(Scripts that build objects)
________________
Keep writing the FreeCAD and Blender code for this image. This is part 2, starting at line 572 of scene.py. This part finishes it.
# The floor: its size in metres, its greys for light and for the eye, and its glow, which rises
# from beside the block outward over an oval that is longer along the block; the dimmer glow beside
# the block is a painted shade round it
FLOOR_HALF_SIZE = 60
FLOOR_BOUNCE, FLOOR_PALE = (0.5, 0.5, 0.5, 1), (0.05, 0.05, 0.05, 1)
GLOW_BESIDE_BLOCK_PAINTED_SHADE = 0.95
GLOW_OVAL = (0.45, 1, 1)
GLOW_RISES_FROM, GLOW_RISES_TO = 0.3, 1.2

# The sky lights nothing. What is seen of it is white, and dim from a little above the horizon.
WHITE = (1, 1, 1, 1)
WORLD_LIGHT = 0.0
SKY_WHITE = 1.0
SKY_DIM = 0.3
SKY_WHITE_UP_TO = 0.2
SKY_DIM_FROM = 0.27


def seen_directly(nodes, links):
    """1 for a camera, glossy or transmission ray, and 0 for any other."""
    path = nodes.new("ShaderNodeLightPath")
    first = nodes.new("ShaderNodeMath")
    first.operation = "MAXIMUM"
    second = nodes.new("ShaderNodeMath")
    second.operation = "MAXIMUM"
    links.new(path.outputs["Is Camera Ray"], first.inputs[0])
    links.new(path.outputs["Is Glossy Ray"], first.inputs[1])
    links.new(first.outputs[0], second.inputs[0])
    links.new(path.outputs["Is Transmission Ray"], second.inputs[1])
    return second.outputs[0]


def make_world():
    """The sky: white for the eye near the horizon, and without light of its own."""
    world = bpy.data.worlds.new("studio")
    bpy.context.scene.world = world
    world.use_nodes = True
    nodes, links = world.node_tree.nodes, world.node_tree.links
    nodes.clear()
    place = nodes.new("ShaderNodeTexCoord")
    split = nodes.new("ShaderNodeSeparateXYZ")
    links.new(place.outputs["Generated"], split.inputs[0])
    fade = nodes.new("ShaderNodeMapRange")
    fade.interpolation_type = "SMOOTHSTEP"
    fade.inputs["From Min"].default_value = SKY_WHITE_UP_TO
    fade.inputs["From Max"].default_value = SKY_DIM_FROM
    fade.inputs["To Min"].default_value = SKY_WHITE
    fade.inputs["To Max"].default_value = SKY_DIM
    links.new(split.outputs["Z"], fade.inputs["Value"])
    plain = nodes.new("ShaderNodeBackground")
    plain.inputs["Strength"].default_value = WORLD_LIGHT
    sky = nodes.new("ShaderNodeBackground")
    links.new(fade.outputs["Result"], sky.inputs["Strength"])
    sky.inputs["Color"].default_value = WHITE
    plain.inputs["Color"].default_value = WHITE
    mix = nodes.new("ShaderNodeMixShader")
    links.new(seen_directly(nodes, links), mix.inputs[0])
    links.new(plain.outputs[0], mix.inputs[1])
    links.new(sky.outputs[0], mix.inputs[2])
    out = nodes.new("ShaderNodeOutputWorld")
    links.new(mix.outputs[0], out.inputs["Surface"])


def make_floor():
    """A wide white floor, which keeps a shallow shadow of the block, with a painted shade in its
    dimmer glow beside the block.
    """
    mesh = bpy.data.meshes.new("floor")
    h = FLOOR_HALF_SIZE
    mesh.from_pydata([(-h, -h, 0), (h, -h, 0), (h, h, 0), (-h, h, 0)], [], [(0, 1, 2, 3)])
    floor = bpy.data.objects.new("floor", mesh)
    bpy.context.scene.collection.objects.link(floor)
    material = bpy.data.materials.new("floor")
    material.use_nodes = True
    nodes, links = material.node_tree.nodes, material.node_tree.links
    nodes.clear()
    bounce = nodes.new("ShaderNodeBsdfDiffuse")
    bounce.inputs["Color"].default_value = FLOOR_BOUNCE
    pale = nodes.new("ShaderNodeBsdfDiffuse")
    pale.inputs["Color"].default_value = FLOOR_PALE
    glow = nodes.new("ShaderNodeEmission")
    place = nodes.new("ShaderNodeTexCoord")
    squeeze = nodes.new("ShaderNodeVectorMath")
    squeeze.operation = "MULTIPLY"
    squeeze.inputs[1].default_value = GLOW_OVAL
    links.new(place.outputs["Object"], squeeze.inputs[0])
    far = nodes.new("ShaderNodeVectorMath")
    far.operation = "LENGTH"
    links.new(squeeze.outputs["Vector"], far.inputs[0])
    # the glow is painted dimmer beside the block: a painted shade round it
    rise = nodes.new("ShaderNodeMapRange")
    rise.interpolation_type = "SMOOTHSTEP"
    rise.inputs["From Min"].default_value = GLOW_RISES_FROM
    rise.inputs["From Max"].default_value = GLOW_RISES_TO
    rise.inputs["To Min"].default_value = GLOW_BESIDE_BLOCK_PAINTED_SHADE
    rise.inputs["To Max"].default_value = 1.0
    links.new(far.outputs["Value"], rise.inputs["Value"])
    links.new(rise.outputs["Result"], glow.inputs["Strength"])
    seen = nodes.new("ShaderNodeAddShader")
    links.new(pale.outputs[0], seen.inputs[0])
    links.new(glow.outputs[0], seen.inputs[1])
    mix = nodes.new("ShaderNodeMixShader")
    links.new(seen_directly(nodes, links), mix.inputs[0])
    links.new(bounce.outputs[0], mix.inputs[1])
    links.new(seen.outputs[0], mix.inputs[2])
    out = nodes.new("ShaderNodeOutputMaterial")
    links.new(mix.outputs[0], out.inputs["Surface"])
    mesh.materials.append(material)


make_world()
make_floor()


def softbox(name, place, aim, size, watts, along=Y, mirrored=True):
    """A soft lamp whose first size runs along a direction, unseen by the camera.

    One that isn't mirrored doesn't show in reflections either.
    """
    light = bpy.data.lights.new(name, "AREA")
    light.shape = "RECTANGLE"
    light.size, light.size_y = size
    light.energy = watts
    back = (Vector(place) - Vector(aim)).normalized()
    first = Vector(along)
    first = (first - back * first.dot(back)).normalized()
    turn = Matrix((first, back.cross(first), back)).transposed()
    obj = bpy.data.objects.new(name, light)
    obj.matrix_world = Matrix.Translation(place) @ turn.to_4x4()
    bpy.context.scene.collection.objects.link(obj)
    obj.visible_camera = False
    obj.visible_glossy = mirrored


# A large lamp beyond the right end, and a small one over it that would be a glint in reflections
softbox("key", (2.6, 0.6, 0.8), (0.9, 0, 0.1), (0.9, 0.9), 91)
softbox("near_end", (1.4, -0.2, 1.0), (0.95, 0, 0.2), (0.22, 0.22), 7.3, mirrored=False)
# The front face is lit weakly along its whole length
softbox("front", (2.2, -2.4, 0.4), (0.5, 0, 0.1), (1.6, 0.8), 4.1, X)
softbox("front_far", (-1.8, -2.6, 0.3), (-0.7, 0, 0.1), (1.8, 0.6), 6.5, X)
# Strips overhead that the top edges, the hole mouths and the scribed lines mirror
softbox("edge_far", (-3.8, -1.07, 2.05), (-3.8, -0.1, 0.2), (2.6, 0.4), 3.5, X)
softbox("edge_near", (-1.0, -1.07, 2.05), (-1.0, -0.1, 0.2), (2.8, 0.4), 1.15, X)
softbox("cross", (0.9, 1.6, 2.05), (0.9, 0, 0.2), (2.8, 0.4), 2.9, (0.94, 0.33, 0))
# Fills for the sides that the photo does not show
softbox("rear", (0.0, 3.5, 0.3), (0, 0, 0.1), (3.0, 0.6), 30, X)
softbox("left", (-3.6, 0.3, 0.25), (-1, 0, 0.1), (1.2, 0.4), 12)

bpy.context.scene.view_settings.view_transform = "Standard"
________________
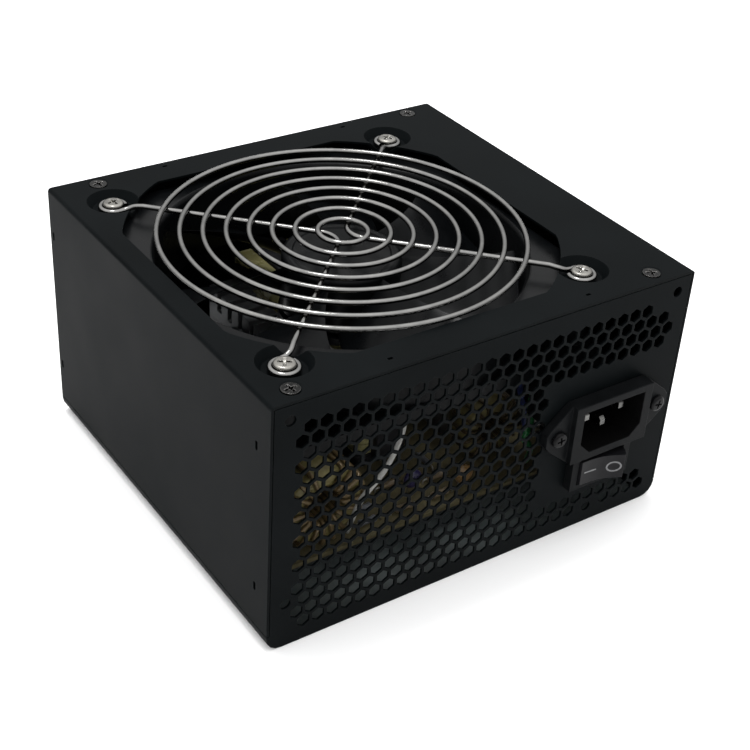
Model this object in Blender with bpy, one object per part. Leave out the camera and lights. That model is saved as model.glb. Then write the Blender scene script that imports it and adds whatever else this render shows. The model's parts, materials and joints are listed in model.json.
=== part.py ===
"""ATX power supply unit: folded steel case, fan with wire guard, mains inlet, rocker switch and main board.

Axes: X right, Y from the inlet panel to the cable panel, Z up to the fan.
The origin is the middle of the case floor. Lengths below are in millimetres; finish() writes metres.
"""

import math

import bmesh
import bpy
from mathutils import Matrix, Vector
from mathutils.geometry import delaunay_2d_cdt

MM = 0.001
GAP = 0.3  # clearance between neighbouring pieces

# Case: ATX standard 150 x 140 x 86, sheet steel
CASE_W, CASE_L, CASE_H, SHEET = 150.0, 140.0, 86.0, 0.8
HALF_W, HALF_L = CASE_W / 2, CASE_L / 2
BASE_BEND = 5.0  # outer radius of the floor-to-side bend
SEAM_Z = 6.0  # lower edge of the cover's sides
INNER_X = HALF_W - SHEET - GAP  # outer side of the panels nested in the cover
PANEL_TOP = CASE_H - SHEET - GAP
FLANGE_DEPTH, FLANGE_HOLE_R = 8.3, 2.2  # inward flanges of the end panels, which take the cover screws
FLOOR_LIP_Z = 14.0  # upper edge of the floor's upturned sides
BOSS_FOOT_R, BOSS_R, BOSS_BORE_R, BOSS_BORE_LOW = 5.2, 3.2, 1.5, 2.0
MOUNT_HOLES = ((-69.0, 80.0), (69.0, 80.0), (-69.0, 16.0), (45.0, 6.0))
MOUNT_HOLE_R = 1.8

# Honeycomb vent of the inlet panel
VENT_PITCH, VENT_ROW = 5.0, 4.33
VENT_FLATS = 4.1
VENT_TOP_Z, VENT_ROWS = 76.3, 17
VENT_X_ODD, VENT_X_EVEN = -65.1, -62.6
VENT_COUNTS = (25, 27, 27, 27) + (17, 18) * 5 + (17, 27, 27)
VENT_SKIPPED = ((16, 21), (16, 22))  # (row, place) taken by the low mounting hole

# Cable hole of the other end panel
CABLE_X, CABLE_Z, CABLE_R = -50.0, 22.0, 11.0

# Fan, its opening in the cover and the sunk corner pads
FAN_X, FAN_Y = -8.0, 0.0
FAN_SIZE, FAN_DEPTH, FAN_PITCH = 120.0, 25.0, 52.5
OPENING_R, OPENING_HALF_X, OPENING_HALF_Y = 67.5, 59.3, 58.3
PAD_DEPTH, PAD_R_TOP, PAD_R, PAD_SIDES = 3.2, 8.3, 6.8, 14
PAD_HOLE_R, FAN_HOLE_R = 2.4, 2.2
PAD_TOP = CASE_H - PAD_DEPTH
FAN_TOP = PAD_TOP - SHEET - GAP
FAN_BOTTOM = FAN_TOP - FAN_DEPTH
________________
## BRIEF
Look back at the entries above and repeat, unchanged, every line from the line holding "Keep writing the" through the line holding "return second.outputs[0]".

## SOLUTION
Keep writing the FreeCAD and Blender code for this image. This is part 2, starting at line 572 of scene.py. This part finishes it.
# The floor: its size in metres, its greys for light and for the eye, and its glow, which rises
# from beside the block outward over an oval that is longer along the block; the dimmer glow beside
# the block is a painted shade round it
FLOOR_HALF_SIZE = 60
FLOOR_BOUNCE, FLOOR_PALE = (0.5, 0.5, 0.5, 1), (0.05, 0.05, 0.05, 1)
GLOW_BESIDE_BLOCK_PAINTED_SHADE = 0.95
GLOW_OVAL = (0.45, 1, 1)
GLOW_RISES_FROM, GLOW_RISES_TO = 0.3, 1.2

# The sky lights nothing. What is seen of it is white, and dim from a little above the horizon.
WHITE = (1, 1, 1, 1)
WORLD_LIGHT = 0.0
SKY_WHITE = 1.0
SKY_DIM = 0.3
SKY_WHITE_UP_TO = 0.2
SKY_DIM_FROM = 0.27


def seen_directly(nodes, links):
    """1 for a camera, glossy or transmission ray, and 0 for any other."""
    path = nodes.new("ShaderNodeLightPath")
    first = nodes.new("ShaderNodeMath")
    first.operation = "MAXIMUM"
    second = nodes.new("ShaderNodeMath")
    second.operation = "MAXIMUM"
    links.new(path.outputs["Is Camera Ray"], first.inputs[0])
    links.new(path.outputs["Is Glossy Ray"], first.inputs[1])
    links.new(first.outputs[0], second.inputs[0])
    links.new(path.outputs["Is Transmission Ray"], second.inputs[1])
    return second.outputs[0]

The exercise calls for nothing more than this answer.